Alvin Green’s mother died of cancer when he was 4 years old. That same year his father was sent to prison for 15 years for sexual assault.
And yet Green, 22, considers himself fortunate. He had an older sister, and a grandmother willing to step in and raise him. There are other children who have experienced something similar, the death or incarceration of a parent, who never had that kind of love and support, he said.
“No one to even love them … to even at least try to guide them,” Green said. “So you know I’m one of the lucky ones. Even though it was hard, it could have been way worse. So I don’t have self-pity because I know the next man’s story is probably way deeper than mine.”
Green’s story, though, has been indelibly marked by the father he never knew, the man who has spent the majority of his son’s life behind bars. And that’s not necessarily a bad thing, Green said. It showed him what not to do, the type of life he wanted to avoid.
“I’ve been through a lot. But you can’t fold. You just can’t fold, because when you fold that’s when you’re gonna end up in jail or dead,” he said. “I want to have kids of my own, and I want to be there for them everyday and be able to teach them the right way. I want them to wake up every day and see their daddy.
“And if he’s incarcerated, that’s the next step to being dead to me. That’s the very next step. There ain’t much of a difference.”
Despite the adversity he experienced at an early age, Green thrived in his later years, playing football for the Warren Easton Eagles. He had one goal in mind: land a scholarship so he could go to college. Things were going according to plan until Jan. 6, 2012.
That’s when the Warren Easton girls basketball team won a hard-fought victory on its home court against longtime rival McDonogh 35. After the game, the crowd poured out of the Mid-City gymnasium onto North Gayoso Street. Green, then 17 years old, was part of the crowd.
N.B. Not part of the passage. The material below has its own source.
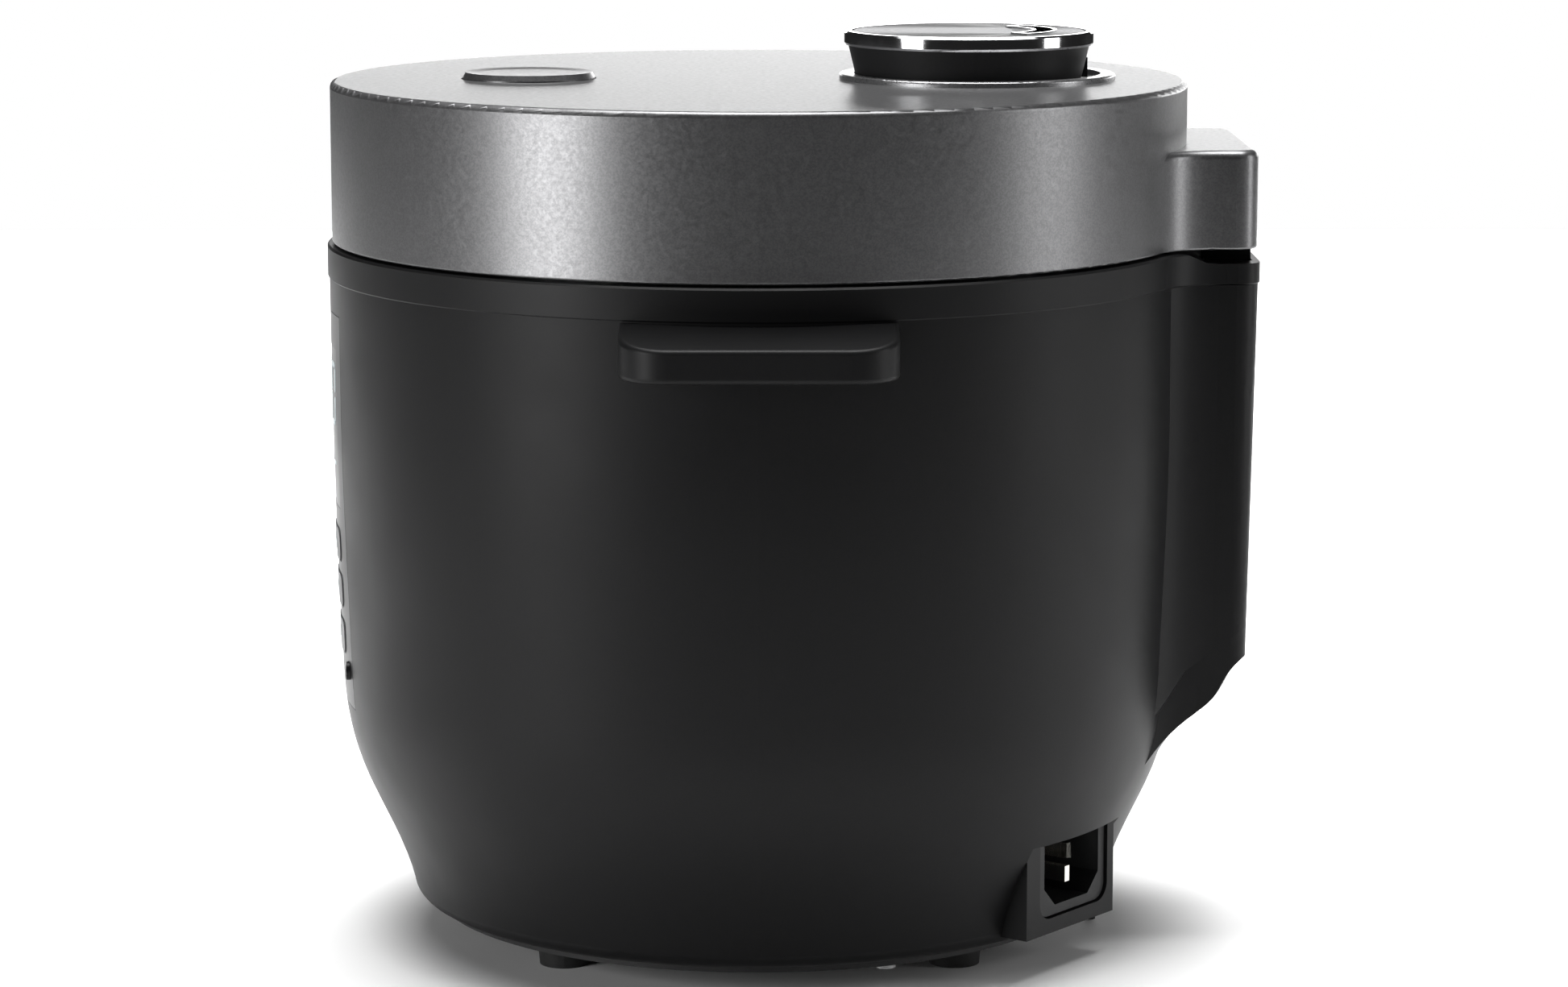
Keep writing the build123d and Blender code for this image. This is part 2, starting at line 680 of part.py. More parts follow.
# ---- lock ring ----
knob_turn = 80.0
ring_turn = knob_turn * pinion_teeth / ring_teeth
plate_in = 72.0
ring_base = 192.0
lock_form = spun([(plate_in, ring_base), (lock_in, ring_base), (lock_in, 178), (lock_out, 178),
                  (lock_out, ring_base + 2), (plate_in, ring_base + 2)])
claws = [sector(lock_in + 0.4, claw_tip, 178, 180.5, pitch * i - 9, pitch * i + 9) for i in range(claw_count)]
guide_slots = [sector(82.7, 77.3, 190, 196, 30 + 120 * i - ring_turn - 2.2, 30 + 120 * i + 2.2) for i in range(3)]
gear_strip = sector(77, 69.4, ring_base, 198, 55, 107)
tooth_step = 360 / ring_teeth


def gear_tooth(base, height, low, high, angle, center):
    """One tapered tooth standing on a circle, pointing out or in."""
    tip = base + height
    with BuildPart() as tooth:
        with BuildSketch(Plane.XY.offset(low)):
            with BuildLine():
                Polyline((base, -1.75), (tip, -0.75), (tip, 0.75), (base, 1.75), close=True)
            make_face()
        extrude(amount=high - low)
    return tooth.part.rotate(Axis.Z, angle).moved(Location((0, center, 0)))


inner_teeth = [gear_tooth(69.6, -2.8, ring_base, 198, 90 + tooth_step * (k + 0.5), 0) for k in range(-6, 3)]

with BuildPart() as lock_ring:
    add(lock_form)
    for claw in claws:
        add(claw)
    for slot in guide_slots:
        add(slot, mode=Mode.SUBTRACT)
    add(gear_strip)
    for tooth in inner_teeth:
        add(tooth)
    with Locations((0, 0, ring_base - 1)):
        Cylinder(66.6, 10, align=up, mode=Mode.SUBTRACT)
lock_ring.part.label = "lock_ring"
lock_ring.part.move(home)
export_step(lock_ring.part, "parts/lock_ring.step")

with BuildPart() as ring_rivets:
    with PolarLocations(80, 3, start_angle=30):
        with Locations((0, 0, ring_base - gap)):
            Cylinder(2.4, plate_high - ring_base + gap, align=up)
            Cylinder(4.2, 1.0, align=(Align.CENTER, Align.CENTER, Align.MAX))
ring_rivets.part.label = "ring_rivets"
ring_rivets.part.move(home)
export_step(ring_rivets.part, "parts/ring_rivets.step")

# ---- pressure lid ----
float_spot = (-40.0, 0.0)
with BuildPart() as pressure_lid:
    add(spun([(0, 182.9), (72, 182.9), (79.5, 184.5), (82.2, 187), (82.2, 189.5), (94.5, 189.5), (94.5, 190.4),
              (80.8, 190.4), (80.8, 187.4), (71.5, 184.1), (0, 184.1)]))
    with Locations((0, 0, 180)):
        Cylinder(3.0, 12, align=up, mode=Mode.SUBTRACT)
    with Locations((0, knob_y, 180)):
        Cylinder(3.5, 12, align=up, mode=Mode.SUBTRACT)
    with Locations((*float_spot, 180)):
        Cylinder(2.5 + running, 12, align=up, mode=Mode.SUBTRACT)
pressure_lid.part.label = "pressure_lid"
pressure_lid.part.move(home)
export_step(pressure_lid.part, "parts/pressure_lid.step")

with BuildPart() as sealing_gasket:
    add(spun([(82.2, 186.0), (87.5, 186.0), (88.6, 187.0), (88.6, 189.5), (82.2, 189.5)]))
sealing_gasket.part.label = "sealing_gasket"
sealing_gasket.part.move(home)
export_step(sealing_gasket.part, "parts/sealing_gasket.step")

with BuildPart() as center_stud:
    with Locations((0, 0, 176.4)):
        Cylinder(10, 6.5, align=up)
        Cylinder(3.0, 15, align=up)
        with PolarLocations(11.2, 8):
            Cylinder(2.2, 6.5, align=up, mode=Mode.SUBTRACT)
    fillet(center_stud.faces().sort_by(Axis.Z)[0].edges(), 0.8)
center_stud.part.label = "center_stud"
center_stud.part.move(home)
export_step(center_stud.part, "parts/center_stud.step")

with BuildPart() as float_valve:
    with Locations((*float_spot, 179.3)):
        Cylinder(2.5, 9.0, align=up)
        Cylinder(4.0, 1.2, align=(Align.CENTER, Align.CENTER, Align.MAX))
    with Locations((*float_spot, 184.15)):
        Cylinder(3.6, 4.0, align=up)
float_valve.part.label = "float_valve"
float_valve.part.move(home)
export_step(float_valve.part, "parts/float_valve.step")

with BuildPart() as exhaust_tube:
    with Locations((0, knob_y, 181.4)):
        Cylinder(3.5, 42.6, align=up)
        Cylinder(7.0, 1.5, align=up)
    with Locations((0, knob_y, 184.1)):
        Cylinder(6.0, 3.0, align=up)
    with Locations((0, knob_y, 181)):
        Cylinder(1.6, 50, align=up, mode=Mode.SUBTRACT)
exhaust_tube.part.label = "exhaust_tube"
exhaust_tube.part.move(home)
export_step(exhaust_tube.part, "parts/exhaust_tube.step")

with BuildPart() as anti_clog_cap:
    with Locations((0, knob_y, 174)):
        Cylinder(8.5, 7.4, align=up)
    with Locations((0, knob_y, 175.2)):
        Cylinder(7.3, 7.4, align=up, mode=Mode.SUBTRACT)
    with Locations((0, knob_y, 177)):
        with PolarLocations(8, 8):
            Box(4, 2, 2.6, align=up, mode=Mode.SUBTRACT)
    with Locations((0, knob_y, 180.4)):
        Cylinder(7.4, 1.0, align=up)
        Cylinder(2.0, 1.0, align=up, mode=Mode.SUBTRACT)
anti_clog_cap.part.label = "anti_clog_cap"
anti_clog_cap.part.move(home)
export_step(anti_clog_cap.part, "parts/anti_clog_cap.step")

# ---- knob ----
disc_low = knob_top - 1.2
rim_low = knob_top - 3.6


def at_knob(points):
    """Solid of revolution about the knob's own axis."""
    return spun(points).moved(Location((0, knob_y, 0)))


with BuildPart() as pressure_weight:
    add(at_knob([(1.0, 224.0), (6.5, 224.0), (6.5, 229.0), (0, 229.0), (0, 224.6)]))
    add(at_knob([(3.5 + 0.1, 221.0), (6.5, 221.0), (6.5, 224.5), (3.5 + 0.1, 224.5)]))
pressure_weight.part.label = "pressure_weight"
pressure_weight.part.move(home)
export_step(pressure_weight.part, "parts/pressure_weight.step")

skirt_low = lid_top + gap
with BuildPart() as knob_skirt:
    add(at_knob([(9.6, skirt_low), (29.0, skirt_low), (31.0, rim_low), (31.0, disc_low), (28.6, disc_low),
                 (28.6, rim_low), (26.8, skirt_low + 1.8), (11.0, skirt_low + 1.8), (11.0, 224.6), (9.6, 224.6)]))
    add(block(-0.7, 0.7, knob_y + 28.4, knob_y + 30.6, skirt_low, rim_low - 3.4))
knob_skirt.part.label = "knob_skirt"
knob_skirt.part.move(home)
export_step(knob_skirt.part, "parts/knob_skirt.step")

with BuildPart() as knob_rim:
    add(at_knob([(31.0, rim_low), (31.6, rim_low), (knob_radius, rim_low + 0.6), (knob_radius, knob_top - 0.5),
                 (knob_radius - 0.6, knob_top), (30.2, knob_top), (30.2, disc_low), (31.0, disc_low)]))
knob_rim.part.label = "knob_rim"
knob_rim.part.move(home)
export_step(knob_rim.part, "parts/knob_rim.step")

vent_cut = sector(22.6, 16.4, 225, 240, 38, 142).moved(Location((0, knob_y, 0)))
lip_outer = sector(22.6, 16.4, disc_low, knob_top + 0.25, 38, 142).moved(Location((0, knob_y, 0)))
lip_inner = sector(21.7, 17.3, 225, 240, 40.5, 139.5).moved(Location((0, knob_y, 0)))
with BuildPart() as knob_disc:
    add(at_knob([(0, disc_low), (30.2, disc_low), (30.2, knob_top - 0.3), (29.6, knob_top - 0.1), (0, knob_top - 0.1)]))
    add(vent_cut, mode=Mode.SUBTRACT)
knob_disc.part.label = "knob_disc"
knob_disc.part.move(home)
export_step(knob_disc.part, "parts/knob_disc.step")

with BuildPart() as knob_vent_lip:
    add(lip_outer)
    add(lip_inner, mode=Mode.SUBTRACT)
knob_vent_lip.part.label = "knob_vent_lip"
knob_vent_lip.part.move(home)
export_step(knob_vent_lip.part, "parts/knob_vent_lip.step")

pinion_pegs = [gear_tooth(12.3, 2.8, ring_base + 0.4, 198, 90 + 360 / pinion_teeth * k, knob_y)
               for k in range(pinion_teeth)]
with BuildPart() as knob_pinion:
    add(at_knob([(8.5, ring_base + 0.4), (12.5, ring_base + 0.4), (12.5, 198), (11.0, 198), (11.0, skirt_low),
                 (9.6, skirt_low), (9.6, 224.6), (8.5, 224.6)]))
    for peg in pinion_pegs:
        add(peg)
knob_pinion.part.label = "knob_pinion"
knob_pinion.part.move(home)
export_step(knob_pinion.part, "parts/knob_pinion.step")

bezel_shift = 2.2
with BuildPart() as knob_bezel:
    with Locations((0, knob_y + bezel_shift, lid_top)):
        Cylinder(35.5, 1.4, align=up)
    fillet(knob_bezel.faces().sort_by(Axis.Z)[-1].edges(), 0.6)
    with Locations((0, knob_y + bezel_shift, lid_top)):
        Cylinder(31.7, 3, align=up, mode=Mode.SUBTRACT)
knob_bezel.part.label = "knob_bezel"
knob_bezel.part.move(home)
export_step(knob_bezel.part, "parts/knob_bezel.step")

# ---- lid release button ----
arm_top = 207.0
with BuildPart() as lid_button:
    with BuildSketch(Plane.XZ.offset(-button_y)):
        with BuildLine():
            Polyline((0, lid_top + 1.3), (13, lid_top + 1.4), (button_radius - 0.7, lid_top + 1.7),
                     (button_radius, lid_top + 0.3), (button_radius, 217.8), (button_radius - 1.6, 217.8),
                     (button_radius - 1.6, 219.2), (4.0, 219.2), (4.0, arm_top + 0.25), (0, arm_top + 0.25), close=True)
        make_face()
    revolve(axis=Axis((0, button_y, 0), (0, 0, 1)))
lid_button.part.label = "lid_button"
lid_button.part.move(home)
export_step(lid_button.part, "parts/lid_button.step")

with BuildPart() as button_guide:
    with Locations((0, button_y, 210)):
        Cylinder(20.5, lid_top - lid_wall - 210, align=up)
    with Locations((0, button_y, 212)):
        Cylinder(button_radius + 0.4, 10, align=up, mode=Mode.SUBTRACT)
    with Locations((0, button_y, 200)):
        Cylinder(4.0 + running, 20, align=up, mode=Mode.SUBTRACT)
button_guide.part.label = "button_guide"
button_guide.part.move(home)
export_step(button_guide.part, "parts/button_guide.step")

button_coil = coil(7.5, 0.5, 212, 219.2, 3, 0, button_y)
with BuildPart() as button_spring:
    add(button_coil)
button_spring.part.label = "button_spring"
button_spring.part.move(home)
export_step(button_spring.part, "parts/button_spring.step")

with BuildPart() as latch_hook:
    add(side_shape([(button_y + 4, arm_top), (-104.9, arm_top), (-104.9, 175.6), (-103.1, 174.8), (-102.0, 176.2),
                    (-102.0, 178.0), (-103.1, 178.2), (-103.1, 203.2), (button_y + 4, 204.5)], 5.5))
    add(rod_x(1.5 + running, latch_y, latch_z, -8, 8), mode=Mode.SUBTRACT)
latch_hook.part.label = "latch_hook"
latch_hook.part.move(home)
export_step(latch_hook.part, "parts/latch_hook.step")

with BuildPart() as latch_pin:
    add(rod_x(1.5, latch_y, latch_z, -9.5, 9.5))
latch_pin.part.label = "latch_pin"
latch_pin.part.move(home)
export_step(latch_pin.part, "parts/latch_pin.step")
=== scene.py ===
import json
import math

import bmesh
import bpy
import numpy as np
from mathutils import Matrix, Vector


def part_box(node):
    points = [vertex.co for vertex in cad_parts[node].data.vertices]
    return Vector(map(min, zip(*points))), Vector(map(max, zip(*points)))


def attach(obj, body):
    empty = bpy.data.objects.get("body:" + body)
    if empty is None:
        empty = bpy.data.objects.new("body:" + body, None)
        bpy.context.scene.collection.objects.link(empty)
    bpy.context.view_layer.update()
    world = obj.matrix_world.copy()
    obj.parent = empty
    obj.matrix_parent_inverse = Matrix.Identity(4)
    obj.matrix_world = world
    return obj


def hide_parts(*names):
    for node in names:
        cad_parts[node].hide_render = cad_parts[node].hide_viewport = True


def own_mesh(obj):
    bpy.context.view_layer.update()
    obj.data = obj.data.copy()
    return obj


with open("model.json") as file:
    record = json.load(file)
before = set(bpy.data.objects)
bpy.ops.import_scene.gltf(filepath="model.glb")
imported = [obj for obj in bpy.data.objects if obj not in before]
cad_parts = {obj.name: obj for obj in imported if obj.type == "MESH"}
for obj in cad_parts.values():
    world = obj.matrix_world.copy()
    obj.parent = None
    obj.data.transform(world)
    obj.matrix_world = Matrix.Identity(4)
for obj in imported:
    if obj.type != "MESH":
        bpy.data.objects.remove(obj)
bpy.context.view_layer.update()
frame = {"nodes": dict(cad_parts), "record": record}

record = frame["record"]
nodes = frame["nodes"]
joints = {j["name"]: j for j in record["behaviour"]["joints"]}
potY = joints["lock_ring_turn"]["pos_m"][1]  # the pot axis stands at this Y
knobY = joints["knob_turn"]["pos_m"][1]      # and the knob axis at this one
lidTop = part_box("lid_cover")[1][2]
fullTurn = 2 * math.pi
print("frame loaded:", len(nodes), "nodes")


# A new material with its shader and the object's own coordinates.
def startFinish(name):
    mat = bpy.data.materials.new(name)
    mat.use_nodes = True
    tree = mat.node_tree
    shader = tree.nodes["Principled BSDF"]
    where = tree.nodes.new("ShaderNodeTexCoord")
    return mat, tree, shader, where.outputs["Object"]


# Noise whose blobs are about this many metres, drawn out along an axis by a small stretch value.
def noiseOn(tree, where, size, detail=2.0, stretch=(1, 1, 1)):
    mapping = tree.nodes.new("ShaderNodeMapping")
    mapping.inputs["Scale"].default_value = stretch
    tree.links.new(where, mapping.inputs["Vector"])
    noise = tree.nodes.new("ShaderNodeTexNoise")
    noise.inputs["Scale"].default_value = 1 / size
    noise.inputs["Detail"].default_value = detail
    tree.links.new(mapping.outputs["Vector"], noise.inputs["Vector"])
    return noise.outputs["Fac"]


noiseLow, noiseHigh = 0.3, 0.7  # nearly all noise lies between these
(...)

“As I was leaving the game, that’s when the shooting started happening and I did what everybody else did: I ran,” Green said. “I was already hit at that point. Once I realized I was shot, I laid there. And then the ambulance came and that was it. I really couldn’t remember too much. It was crazy.”
Police said Shawn Ballard, 21 at the time, shot into the crowd as they left the game in an attempt to kill someone he previously fought. He wounded four other people besides Green: a man and three teenage boys. He turned himself in a few days later and in 2013 pleaded guilty to attempted murder.
None of the victims’ injuries were life threatening, but they were life changing for Green. He had rods put into his forearm to repair the damage from the bullets. It ended his football career and his dream of landing a college scholarship.
“Plan A went out the door, so now it’s time for plan B. What can I do now? I was so focused on me feeling like I was going to be able get to college on football and it didn’t work out that way. Things don’t always work out the way you plan. …
“That was a hard pill to swallow.”
This is the point when Green’s life could have taken a bad turn. But instead of giving up, of making self-destructive wrong choices, he thought of two things: the life lessons learned from his grandmother and sister, and his father sitting in prison.
The women who raised him taught him that the wrong thing can seem like the easy thing at the time. But there’s always a better option.
“They couldn’t really show me how to be a man, but they tried their best to make sure I knew the types of responsibilities a man has to come forth with,” Green said. “They made sure that I had an option as far as I didn’t have to feel like, ‘Damn, I got to go out here and do the wrong thing.’ They made sure that I know that I can always choose an education, that I can always choose to try and do something different.”
Green has tried to find a new path, a new goal. But he admits that it’s been a struggle. He flirted with the idea of going to barber school and is now considering carpentry school.
“I’m still searching for a way,” he admits. “I still don’t know my way.”
What he wants to do most, Green said, is to help others so they don’t make the wrong choices his father made.
“I want to be someone people can look up to,” he said. “I want to help children. I want to help the less fortunate. I want to be able to talk to young black men, try to show them the right way. That’s the type of person I want to be.”